Walaupun demikian, dalam pengertian di luar lingkungan akademis, metode kualitatif sesungguhnya dapat diterapkan dalam jurnalisme. Patut dicatat bahwa antara dunia akademis dan dunia jurnalisme ada perbedaannya. Misalnya, dunia akademis lebih berorientasi pada isu ilmiah atau akademis, sedangkan fokus jurnalis biasanya peristiwa maupun fakta sehari-hari untuk pangsa jurnalisme. Sementara itu, juga ada sisi-sisi persamaannya, misalnya baik peneliti kualitatif maupun wartawan sama-sama mensyaratkan kemampuan mengekspresikan pikiran dalam bentuk tulisan.
Dalam pada itu, dunia jurnalisme itu sepertinya belum dimasuki oleh alumni Prodi Sosiologi. Memang, seringkali ada pertimbangan-pertimbangan tertentu pada diri alumni dalam pemilihan karier. Dalam kaitan ini, setiap alumnus memiliki tujuan masing-masing. Maka dari itu, ini pun berkaitan dengan proses psikologis dalam diri setiap alumnus Prodi Sosiologi yang kebanyakan berasal dari keluarga lapisan menengah ini.

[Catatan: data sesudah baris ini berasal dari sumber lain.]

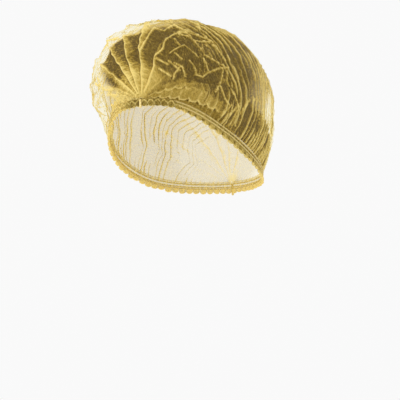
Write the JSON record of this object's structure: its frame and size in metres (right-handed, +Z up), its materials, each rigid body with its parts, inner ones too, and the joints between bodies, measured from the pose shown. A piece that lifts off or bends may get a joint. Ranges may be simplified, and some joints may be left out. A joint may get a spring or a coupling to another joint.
{
  "type": "stretch hair cap",
  "caption": "Disposable pleated hair cap of sheer non-woven cloth, gathered by two elastics into a scalloped edge and fused at the forehead and the nape",
  "frame": {"origin": "the middle of the head opening, half way from the forehead to the nape and half way up between them", "axes": "+Z up, the wearer faces -Y, and +X is the wearer's left; the forehead stands 68 mm above the nape"},
  "size_m": [0.1751, 0.2077, 0.1693],
  "materials": {
    "sheer_cloth": "sheer",
    "hem_cloth": "sheer, two plies",
    "frill_cloth": "sheer, gathered",
    "elastic": "matte",
    "fused_cloth": "fused"
  },
  "bodies": {
    "root": {"crown": "sheer_cloth", "hem_band": "hem_cloth", "edge_frill": "frill_cloth", "elastic_upper": "elastic", "elastic_lower": "elastic", "front_weld": "fused_cloth", "rear_weld": "fused_cloth"}
  },
  "joints": []
}
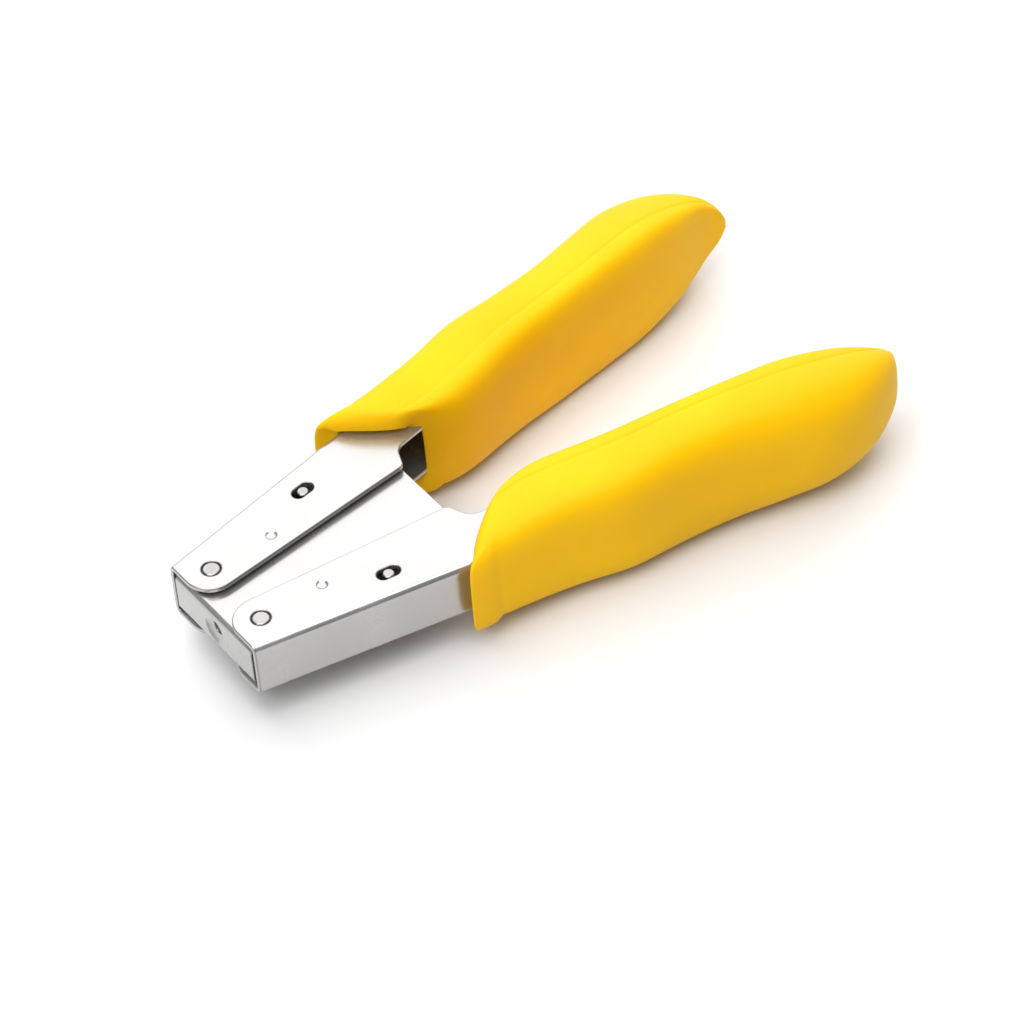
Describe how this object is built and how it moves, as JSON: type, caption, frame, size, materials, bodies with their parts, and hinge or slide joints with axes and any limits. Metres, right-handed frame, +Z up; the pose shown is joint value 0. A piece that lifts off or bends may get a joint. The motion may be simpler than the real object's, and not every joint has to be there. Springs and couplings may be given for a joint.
{
  "type": "staple gun",
  "caption": "Hand squeeze staple gun: hinged steel channel handles in moulded grips close on a folded frame and push a driver rod out through the nose.",
  "frame": {"origin": "bottom centre of the bounding box, with the handles open", "axes": "+Y from the nose to the tails of the grips, +X to the right handle, +Z up, square to the flat frame"},
  "size_m": [0.0886, 0.1646, 0.0316],
  "materials": {
    "polished_steel": "polished stainless sheet",
    "pin_steel": "turned, satin",
    "hard_steel": "hardened, oiled grey",
    "spring_steel": "bright drawn wire",
    "brass": "machined",
    "yellow_grip": "smooth satin moulding"
  },
  "bodies": {
    "frame": {"frame_shell": "polished_steel", "nose_bushing": "brass", "return_spring": "spring_steel", "right_pivot_pin": "pin_steel", "right_pivot_spacer": "pin_steel", "right_upper_washer": "brass", "right_lower_washer": "brass", "right_rear_post": "pin_steel", "right_lever_pin": "pin_steel", "left_pivot_pin": "pin_steel", "left_pivot_spacer": "pin_steel", "left_upper_washer": "brass", "left_lower_washer": "brass", "left_rear_post": "pin_steel", "left_lever_pin": "pin_steel"},
    "right_handle": {"right_handle_channel": "polished_steel", "right_grip": "yellow_grip"},
    "right_lever_arm": {"right_lever": "hard_steel", "right_drive_pin": "pin_steel"},
    "left_handle": {"left_handle_channel": "polished_steel", "left_grip": "yellow_grip"},
    "left_lever_arm": {"left_lever": "hard_steel", "left_drive_pin": "pin_steel"},
    "driver": {"driver_rod": "hard_steel", "driver_head": "hard_steel"}
  },
  "joints": [
    {"name": "right_handle_squeeze", "type": "hinge", "parent": "frame", "child": "right_handle", "pos_m": [0.0095, -0.07576, 0.01582], "axis": [0, 0, 1], "range_deg": [0, 8.2], "stiffness_Nm_per_rad": 2.5, "springref_deg": -5.73},
    {"name": "left_handle_squeeze", "type": "hinge", "parent": "frame", "child": "left_handle", "pos_m": [-0.0095, -0.07576, 0.01582], "axis": [0, 0, -1], "range_deg": [0, 8.2], "stiffness_Nm_per_rad": 2.5, "springref_deg": -5.73},
    {"name": "right_lever_turn", "type": "hinge", "parent": "frame", "child": "right_lever_arm", "pos_m": [0.0118, -0.05476, 0.01582], "axis": [0, 0, 1], "range_deg": [0, 27.9]},
    {"name": "left_lever_turn", "type": "hinge", "parent": "frame", "child": "left_lever_arm", "pos_m": [-0.0118, -0.05476, 0.01582], "axis": [0, 0, -1], "range_deg": [0, 27.9]},
    {"name": "driver_slide", "type": "slide", "parent": "frame", "child": "driver", "axis": [0, -1, 0], "range_m": [0, 0.0045], "deforming": ["return_spring"]}
  ],
  "couplings": [
    {"joint": "left_handle_squeeze", "follows": "right_handle_squeeze", "ratio": 1},
    {"joint": "right_lever_turn", "follows": "right_handle_squeeze", "ratio": 3.397},
    {"joint": "left_lever_turn", "follows": "right_handle_squeeze", "ratio": 3.397},
    {"joint": "driver_slide", "follows": "right_handle_squeeze", "m_per_rad": 0.0313}
  ]
}
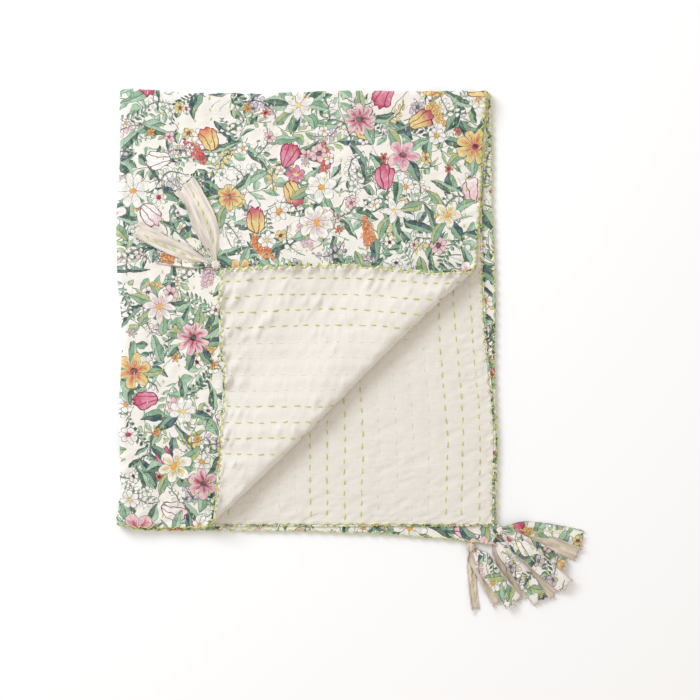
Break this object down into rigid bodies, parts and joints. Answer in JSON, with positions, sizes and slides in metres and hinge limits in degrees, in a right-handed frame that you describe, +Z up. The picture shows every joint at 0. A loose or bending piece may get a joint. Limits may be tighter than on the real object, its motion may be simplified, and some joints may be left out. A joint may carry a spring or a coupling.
{
  "type": "kantha quilt",
  "caption": "Reversible hand-quilted cotton throw, folded in quarters with a corner turned back and cloth-strip tassels at its corners.",
  "frame": {"origin": "middle of the folded quilt's bounding box, on the surface it lies on", "axes": "+Z up through the folded layers, +Y along the folded quilt's length towards its folded edge, +X towards its open side hems"},
  "size_m": [0.6356, 0.706, 0.0338],
  "materials": {
    "printed_cotton": "soft washed cotton with an all-over flower print",
    "plain_cotton": "soft washed plain cream cotton",
    "tassel_strips": "torn strips of the quilted cloth, print on one side and cream on the other"
  },
  "bodies": {
    "root": {"front_cloth": "printed_cotton", "back_cloth": "plain_cotton", "tassel_turned": "tassel_strips", "tassel_second": "tassel_strips", "tassel_third": "tassel_strips", "tassel_bottom": "tassel_strips"}
  },
  "joints": []
}
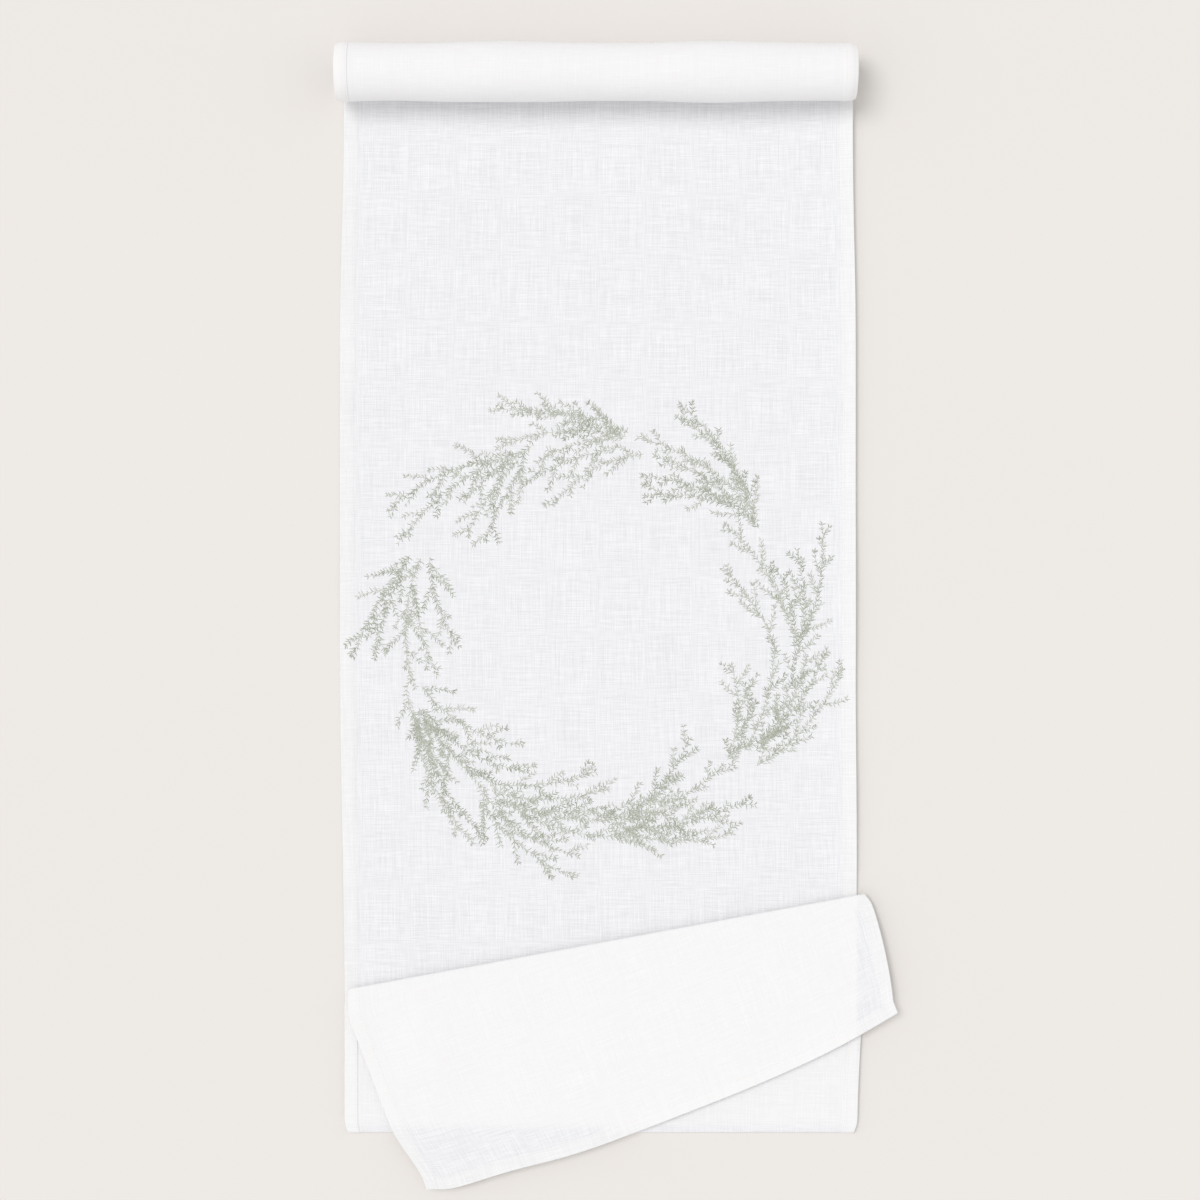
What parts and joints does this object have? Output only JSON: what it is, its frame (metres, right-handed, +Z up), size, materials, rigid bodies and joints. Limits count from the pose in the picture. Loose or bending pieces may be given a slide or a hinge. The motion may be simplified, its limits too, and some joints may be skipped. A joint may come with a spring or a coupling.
{
  "type": "table runner",
  "caption": "Thin linen table runner with hemmed edges and a printed leaf wreath, rolled up at one end and folded in a Z at the other.",
  "frame": {"origin": "centre of the runner's cut size, on the table, on the wrong side of the flat centre panel", "axes": "+X across the runner, +Y along it towards the roll, +Z up from the table, out of the printed face"},
  "size_m": [0.4851, 0.994, 0.0563],
  "materials": {
    "linen_face": "matt, half sheer plain weave with slubs",
    "linen_back": "matt plain weave, wrong side",
    "hem": "matt plain weave, three plies pressed flat",
    "thread": "white sewing thread",
    "print": "sage green textile ink, soaked into the weave"
  },
  "bodies": {
    "centre": {"centre_left_hem": "hem", "centre_left_stitching": "thread", "centre_panel": "linen_face", "centre_right_hem": "hem", "centre_right_stitching": "thread"},
    "bottom_bend": {"bottom_bend": "linen_face"},
    "middle": {"middle_left_hem": "hem", "middle_left_stitching": "thread", "middle_panel": "linen_back", "middle_right_hem": "hem", "middle_right_stitching": "thread"},
    "flap_bend": {"flap_bend": "linen_face"},
    "flap": {"flap_end_hem": "hem", "flap_end_stitching": "thread", "flap_left_hem": "hem", "flap_left_stitching": "thread", "flap_panel": "linen_face", "flap_right_hem": "hem", "flap_right_stitching": "thread"},
    "roll_end": {"roll_end_hem": "hem", "roll_end_stitching": "thread"},
    "roll_01": {"roll_01": "linen_back"},
    "roll_02": {"roll_02": "linen_back"},
    "roll_03": {"roll_03": "linen_back"},
    "roll_04": {"roll_04": "linen_back"},
    "roll_05": {"roll_05": "linen_back"},
    "roll_06": {"roll_06": "linen_back"},
    "roll_07": {"roll_07": "linen_back"},
    "roll_08": {"roll_08": "linen_back"},
    "roll_09": {"roll_09": "linen_back"},
    "roll_10": {"roll_10": "linen_back"},
    "roll_11": {"roll_11": "linen_back"},
    "roll_12": {"roll_12": "linen_back"},
    "roll_13": {"roll_13": "linen_back"},
    "roll_14": {"roll_14": "linen_back"},
    "roll_15": {"roll_15": "linen_back"},
    "roll_16": {"roll_16": "linen_back"},
    "roll_17": {"roll_17": "linen_back"},
    "roll_18": {"roll_18": "linen_back"},
    "roll_19": {"roll_19": "linen_back"}
  },
  "joints": [
    {"name": "bottom_fold", "type": "hinge", "parent": "centre", "child": "bottom_bend", "pos_m": [0, -0.438, 0.0004], "axis": [1, 0, 0], "range_deg": [0, 90]},
    {"name": "middle_fold", "type": "hinge", "parent": "bottom_bend", "child": "middle", "pos_m": [0, -0.438, 0.0039], "axis": [1, 0, 0], "range_deg": [0, 90]},
    {"name": "flap_bend_fold", "type": "hinge", "parent": "middle", "child": "flap_bend", "pos_m": [0, -0.2715, 0.0039], "axis": [-0.9834, -0.1814, 0], "range_deg": [0, 90]},
    {"name": "flap_fold", "type": "hinge", "parent": "flap_bend", "child": "flap", "pos_m": [0.00064, -0.27138, 0.0074], "axis": [-0.9834, -0.1814, 0], "range_deg": [0, 90]},
    {"name": "unroll", "type": "hinge", "parent": "centre", "child": "roll_01", "pos_m": [0, 0.49165, 0.0004], "axis": [-1, 0, 0], "range_deg": [0, 29.5]},
    {"name": "unroll_02", "type": "hinge", "parent": "roll_01", "child": "roll_02", "pos_m": [0, 0.5047, 0.00779], "axis": [-1, 0, 0], "range_deg": [0, 29.5]},
    {"name": "unroll_03", "type": "hinge", "parent": "roll_02", "child": "roll_03", "pos_m": [0, 0.51231, 0.02045], "axis": [-1, 0, 0], "range_deg": [0, 29.5]},
    {"name": "unroll_04", "type": "hinge", "parent": "roll_03", "child": "roll_04", "pos_m": [0, 0.51269, 0.03499], "axis": [-1, 0, 0], "range_deg": [0, 29.5]},
    {"name": "unroll_05", "type": "hinge", "parent": "roll_04", "child": "roll_05", "pos_m": [0, 0.50597, 0.04764], "axis": [-1, 0, 0], "range_deg": [0, 29.5]},
    {"name": "unroll_06", "type": "hinge", "parent": "roll_05", "child": "roll_06", "pos_m": [0, 0.49408, 0.05521], "axis": [-1, 0, 0], "range_deg": [0, 29.5]},
    {"name": "unroll_07", "type": "hinge", "parent": "roll_06", "child": "roll_07", "pos_m": [0, 0.48023, 0.05594], "axis": [-1, 0, 0], "range_deg": [0, 29.5]},
    {"name": "unroll_08", "type": "hinge", "parent": "roll_07", "child": "roll_08", "pos_m": [0, 0.46802, 0.04985], "axis": [-1, 0, 0], "range_deg": [0, 29.5]},
    {"name": "unroll_09", "type": "hinge", "parent": "roll_08", "child": "roll_09", "pos_m": [0, 0.46051, 0.03873], "axis": [-1, 0, 0], "range_deg": [0, 29.5]},
    {"name": "unroll_10", "type": "hinge", "parent": "roll_09", "child": "roll_10", "pos_m": [0, 0.45948, 0.02558], "axis": [-1, 0, 0], "range_deg": [0, 29.5]},
    {"name": "unroll_11", "type": "hinge", "parent": "roll_10", "child": "roll_11", "pos_m": [0, 0.46496, 0.01382], "axis": [-1, 0, 0], "range_deg": [0, 29.5]},
    {"name": "unroll_12", "type": "hinge", "parent": "roll_11", "child": "roll_12", "pos_m": [0, 0.47533, 0.00643], "axis": [-1, 0, 0], "range_deg": [0, 29.5]},
    {"name": "unroll_13", "type": "hinge", "parent": "roll_12", "child": "roll_13", "pos_m": [0, 0.48778, 0.00512], "axis": [-1, 0, 0], "range_deg": [0, 29.5]},
    {"name": "unroll_14", "type": "hinge", "parent": "roll_13", "child": "roll_14", "pos_m": [0, 0.49905, 0.01002], "axis": [-1, 0, 0], "range_deg": [0, 29.5]},
    {"name": "unroll_15", "type": "hinge", "parent": "roll_14", "child": "roll_15", "pos_m": [0, 0.5063, 0.01965], "axis": [-1, 0, 0], "range_deg": [0, 29.5]},
    {"name": "unroll_16", "type": "hinge", "parent": "roll_15", "child": "roll_16", "pos_m": [0, 0.50785, 0.03139], "axis": [-1, 0, 0], "range_deg": [0, 29.5]},
    {"name": "unroll_17", "type": "hinge", "parent": "roll_16", "child": "roll_17", "pos_m": [0, 0.5035, 0.04215], "axis": [-1, 0, 0], "range_deg": [0, 29.5]},
    {"name": "unroll_18", "type": "hinge", "parent": "roll_17", "child": "roll_18", "pos_m": [0, 0.49459, 0.04924], "axis": [-1, 0, 0], "range_deg": [0, 29.5]},
    {"name": "unroll_19", "type": "hinge", "parent": "roll_18", "child": "roll_19", "pos_m": [0, 0.48357, 0.05098], "axis": [-1, 0, 0], "range_deg": [0, 29.5]},
    {"name": "unroll_end", "type": "hinge", "parent": "roll_19", "child": "roll_end", "pos_m": [0, 0.47333, 0.04715], "axis": [-1, 0, 0], "range_deg": [0, 29.5]}
  ],
  "couplings": [
    {"joint": "middle_fold", "follows": "bottom_fold", "ratio": 1},
    {"joint": "flap_bend_fold", "follows": "bottom_fold", "ratio": 1},
    {"joint": "flap_fold", "follows": "bottom_fold", "ratio": 1},
    {"joint": "unroll_02", "follows": "unroll", "ratio": 1},
    {"joint": "unroll_03", "follows": "unroll", "ratio": 1},
    {"joint": "unroll_04", "follows": "unroll", "ratio": 1},
    {"joint": "unroll_05", "follows": "unroll", "ratio": 1},
    {"joint": "unroll_06", "follows": "unroll", "ratio": 1},
    {"joint": "unroll_07", "follows": "unroll", "ratio": 1},
    {"joint": "unroll_08", "follows": "unroll", "ratio": 1},
    {"joint": "unroll_09", "follows": "unroll", "ratio": 1},
    {"joint": "unroll_10", "follows": "unroll", "ratio": 1},
    {"joint": "unroll_11", "follows": "unroll", "ratio": 1},
    {"joint": "unroll_12", "follows": "unroll", "ratio": 1},
    {"joint": "unroll_13", "follows": "unroll", "ratio": 1},
    {"joint": "unroll_14", "follows": "unroll", "ratio": 1},
    {"joint": "unroll_15", "follows": "unroll", "ratio": 1},
    {"joint": "unroll_16", "follows": "unroll", "ratio": 1},
    {"joint": "unroll_17", "follows": "unroll", "ratio": 1},
    {"joint": "unroll_18", "follows": "unroll", "ratio": 1},
    {"joint": "unroll_19", "follows": "unroll", "ratio": 1},
    {"joint": "unroll_end", "follows": "unroll", "ratio": 1}
  ]
}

Berkenaan dengan itu, seorang alumnus dikabarkan juga melanjutkan strata 2 (S-2). Kenyataannya, alumnus yang melanjutkan jenjang itu bisa dihitung dengan jari. Apalagi jenjang itu membutuhkan kemauan, kemampuan, dan tentu saja jika dengan biaya mandiri maka keuangan juga harus mencukupi. Apabila dengan biaya mandiri, masa studi selama empat semester dan umumnya ditempuh selama dua tahun itu dari segi biaya pendidikan dan biaya hidup mirip dengan menempuh S-1 yang umumnya delapan semester.
Puguh Utomo
Alumnus Program Studi Sosiologi
FISIP Universitas Jember
Jangan pesimistis kawan-kawan yang berasal dari alumni prodi sosiologi seluruh Indonesia, karena dengan meningkatnya zaman, maka semua dibutuhkan. apa arti seorang sarjana, kan bukan diciptakan untuk mencari lapangan kerja, lebih baik kalau menciptakan lapangan kerja. jadi kita sama-sama bisa membangun negeri ini dengan ilmu yang telah kita unduh. setuju tidak guh dan kawan lainnya se antero dunia??? by Wawan Suprianto
BalasHapusDi satu sisi saya setuju. Saya kadang-kadang sebagai orang yang pesimis. Akan tetapi, kiranya kita perlu kritis baik terhadap diri sendiri maupun di luar diri kita. Dalam hubungan ini, kita jangan sampai menjadi korban politik pendidikan. Btw, thanks atas komentrnya, Bung Wawan.